With a DIY super fund, on the other hand, losses and gains on derivative trades can’t be treated as ordinary income. They must be regarded in the same way as investments bought for capital gain.
Trading gains must be taxed under the capital gains rules and while trading losses can be used to reduce taxable gains, where they exceed gains in a financial year they can only be accumulated for offset against gains in a future year.
The trading stock issue
Butler says this treatment was the case prior to the recent budget change that took away any right that super funds had to offset losses on share investments specifically bought with a trading view.
Such investments were described as trading stock. Buying investments as trading stock is not a usual strategy for DIY funds and requires a different approach to investing. It suggests a DIY fund involved in the activity of trading investments, which contrasts with the more usual approach of being a long-term investor.
If a fund identified certain investments as trading stock, under the pre-budget rules they were allowed to offset losses against ordinary fund income such as dividends and interest and fund contributions.
This no-longer available concession could not be claimed on derivatives trading losses so the budget change will have made no difference, says Butler. This didn’t matter whether the losses were from exchange traded options, warrants or contracts for difference activity.
Butler says all derivatives traded through super funds are generally treated as capital investments for tax purposes.
Taxation is not the only issue
While tax is one side of the story, DIY funds that involve themselves in derivatives activity must be aware of arguably more important issues, namely any extra risk.
A feature of derivatives is they can allow a position to be taken that is greater than buying the investment outright, a characteristic described as leverage.
Whereas BHP Billiton shares, for instance, cost say about $43 each, a BHP Billiton derivative position with the same price movement potential as the actual share can cost 10 per cent of the price of the share.
Given a derivative has the scope to deliver the same price gain or loss as the shares, say $2 or about 5 per cent up to $45 or $2 or 5 per cent down to less than $41, where this movement is associated with a smaller cost, say 10 per cent, it will translate into a proportionally greater profit or loss on money invested.
While a direct share investor might gain or lose 5 per cent of the share capital they have invested if the price rises or falls, a derivative purchaser on a 10 per cent deposit will gain or lose 50 per cent of the derivative capital they have committed.
It’s like calculating the value of a house price rise or fall on the deposit you put up rather than the property purchase price. Butler says with certain derivatives you need to be aware they can cost you more than the deposit you put up, raising the scope for a potential debt over other fund investments, described as a charge.
Look at the small print
Because derivatives can involve complicated and lengthy legal documents, a detailed examination is required to analyse whether there is a charge.

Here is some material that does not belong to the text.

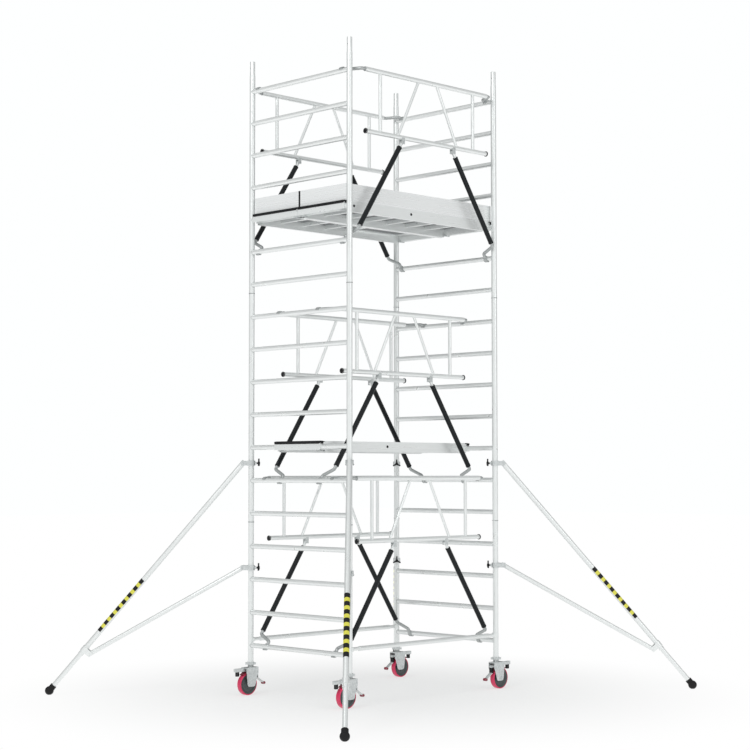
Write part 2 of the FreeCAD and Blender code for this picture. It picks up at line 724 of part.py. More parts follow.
def make_hatch():
    """The trapdoor panel with two hinge knuckles and a finger slot."""
    middle = (hatch_start + hatch_end) / 2
    panel = block("hatch_panel", Vector(hatch_start, -hatch_half, deck_bottom + hand_gap),
                  Vector(hatch_end, hatch_half - knuckle_radius - 1, deck_top))
    slot = block("hatch_slot", Vector(middle - 45, -hatch_half + 40, 0),
                 Vector(middle + 45, -hatch_half + 70, deck_top + 15))
    members = [panel]
    for label, x in (("first", hatch_start + 40), ("last", hatch_end - 40 - knuckle_length)):
        members.append(block("hatch_leaf_" + label, Vector(x, hatch_half - 20, deck_top - knuckle_radius),
                             Vector(x + knuckle_length, hatch_half, deck_top)))
        members.append(rod("hatch_knuckle_" + label, Vector(x, hatch_half, deck_top),
                           Vector(x + knuckle_length, hatch_half, deck_top), "sizes.knuckle_radius"))
    bore = rod("hatch_bore", Vector(hatch_start, hatch_half, deck_top),
               Vector(hatch_end, hatch_half, deck_top), "sizes.hinge_pin_radius + sizes.hand_gap")
    return cut("hatch", join("hatch_solid", members), [slot, bore])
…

Where the charge applies to a derivative product on a recognised financial market, such as a stock exchange, the super rules allow such investments provided the fund trustees acknowledge they are aware of the risks involved. This acknowledgement must be written down in a derivative risk management statement that is prepared in addition to the fund’s investment strategy.
That said, there are extensive super guidelines from regulators that include a statement that regardless of any risk management statement they consider it inappropriate for super trustees to use derivatives for speculation.